Universal non-contributory pension: An idea whose time has come?

In the debate between OPS and NPS, noted economist Prabhat Patnaik proposed the concept of a “universal non-contributory pension scheme.” In an article published in January 2024, Patnaik challenged the government’s reluctance to maintain the OPS due to funding concerns.

Patnaik argued that India’s economic growth figures (6-7 per cent in real terms) suggest that the government’s pension liability would become more manageable over time, rather than increasingly unsustainable. He criticised the Modi government’s refusal to allocate more resources for pensions, calling it “a clear demonstration of class bias, having nothing to do with any sane economic logic”.
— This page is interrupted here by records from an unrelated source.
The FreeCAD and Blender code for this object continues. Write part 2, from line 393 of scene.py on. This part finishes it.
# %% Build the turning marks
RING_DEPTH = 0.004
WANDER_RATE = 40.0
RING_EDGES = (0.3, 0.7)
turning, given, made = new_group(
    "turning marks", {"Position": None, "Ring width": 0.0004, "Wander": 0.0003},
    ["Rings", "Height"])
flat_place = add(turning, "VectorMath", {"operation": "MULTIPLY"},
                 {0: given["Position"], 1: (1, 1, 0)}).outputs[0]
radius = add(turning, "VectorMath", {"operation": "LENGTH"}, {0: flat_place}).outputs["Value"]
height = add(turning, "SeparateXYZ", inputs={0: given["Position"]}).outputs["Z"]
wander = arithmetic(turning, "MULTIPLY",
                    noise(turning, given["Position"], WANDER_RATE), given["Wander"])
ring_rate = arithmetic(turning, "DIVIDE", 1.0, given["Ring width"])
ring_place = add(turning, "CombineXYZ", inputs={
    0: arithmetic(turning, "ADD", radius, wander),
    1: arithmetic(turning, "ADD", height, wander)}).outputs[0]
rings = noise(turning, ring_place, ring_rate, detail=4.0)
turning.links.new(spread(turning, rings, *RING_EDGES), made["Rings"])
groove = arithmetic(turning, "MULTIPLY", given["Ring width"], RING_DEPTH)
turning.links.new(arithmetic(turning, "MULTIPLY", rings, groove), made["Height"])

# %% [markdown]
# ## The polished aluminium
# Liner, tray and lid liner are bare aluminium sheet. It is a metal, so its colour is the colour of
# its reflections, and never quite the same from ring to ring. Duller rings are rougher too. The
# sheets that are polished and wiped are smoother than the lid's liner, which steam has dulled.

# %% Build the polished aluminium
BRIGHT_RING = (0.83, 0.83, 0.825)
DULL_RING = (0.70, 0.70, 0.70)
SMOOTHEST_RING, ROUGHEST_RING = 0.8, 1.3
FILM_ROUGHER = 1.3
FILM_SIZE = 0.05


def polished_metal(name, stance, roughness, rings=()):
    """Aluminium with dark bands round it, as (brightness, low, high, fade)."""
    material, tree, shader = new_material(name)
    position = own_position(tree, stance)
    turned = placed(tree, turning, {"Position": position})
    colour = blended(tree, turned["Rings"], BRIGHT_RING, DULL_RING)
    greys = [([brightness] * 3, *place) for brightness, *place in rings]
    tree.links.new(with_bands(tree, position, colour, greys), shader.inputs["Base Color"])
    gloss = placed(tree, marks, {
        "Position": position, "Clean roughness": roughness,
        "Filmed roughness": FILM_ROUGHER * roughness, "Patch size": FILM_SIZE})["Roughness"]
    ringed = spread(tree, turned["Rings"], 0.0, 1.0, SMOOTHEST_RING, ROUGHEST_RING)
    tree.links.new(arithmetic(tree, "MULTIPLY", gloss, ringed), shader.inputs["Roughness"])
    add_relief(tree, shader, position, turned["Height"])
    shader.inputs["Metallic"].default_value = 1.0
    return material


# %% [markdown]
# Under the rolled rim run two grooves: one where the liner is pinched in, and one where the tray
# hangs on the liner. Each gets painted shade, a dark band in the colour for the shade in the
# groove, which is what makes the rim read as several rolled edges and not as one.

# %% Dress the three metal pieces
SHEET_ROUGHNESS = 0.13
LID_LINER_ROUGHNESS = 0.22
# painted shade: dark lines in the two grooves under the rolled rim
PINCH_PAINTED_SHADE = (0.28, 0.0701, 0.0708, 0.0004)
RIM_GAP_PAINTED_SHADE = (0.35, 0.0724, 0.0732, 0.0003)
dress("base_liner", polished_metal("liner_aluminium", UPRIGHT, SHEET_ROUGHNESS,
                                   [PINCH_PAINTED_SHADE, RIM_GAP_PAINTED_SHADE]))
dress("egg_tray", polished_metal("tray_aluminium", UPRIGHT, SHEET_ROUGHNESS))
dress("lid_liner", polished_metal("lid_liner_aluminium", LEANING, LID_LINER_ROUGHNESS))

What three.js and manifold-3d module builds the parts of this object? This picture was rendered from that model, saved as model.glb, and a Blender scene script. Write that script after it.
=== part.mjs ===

Also Read | Modi government has not learnt from its electoral setbacks

The universal non-contributory pension scheme Patnaik envisions would provide post-retirement benefits not only to the small percentage of workers in the organised sector but also to the millions employed in the unorganised sector. According to 2018-19 estimates cited by Patnaik, nearly 13 crore individuals over 60 in India required a living pension of approximately Rs.3,000 per month.

Patnaik provided a financial perspective on the feasibility of such a scheme. With India’s gross national income (GNI) at Rs.187 lakh crore for 2018-19, the monthly payment of Rs.3,000 to these individuals would amount to just 2.5 per cent of the GNI. He suggested that this sum could be easily raised by imposing a modest 1 per cent wealth tax on the top 1 per cent of the population.

This proposal challenges conventional pension models and suggests a more inclusive approach to addressing India’s retirement security needs across all sectors of the workforce.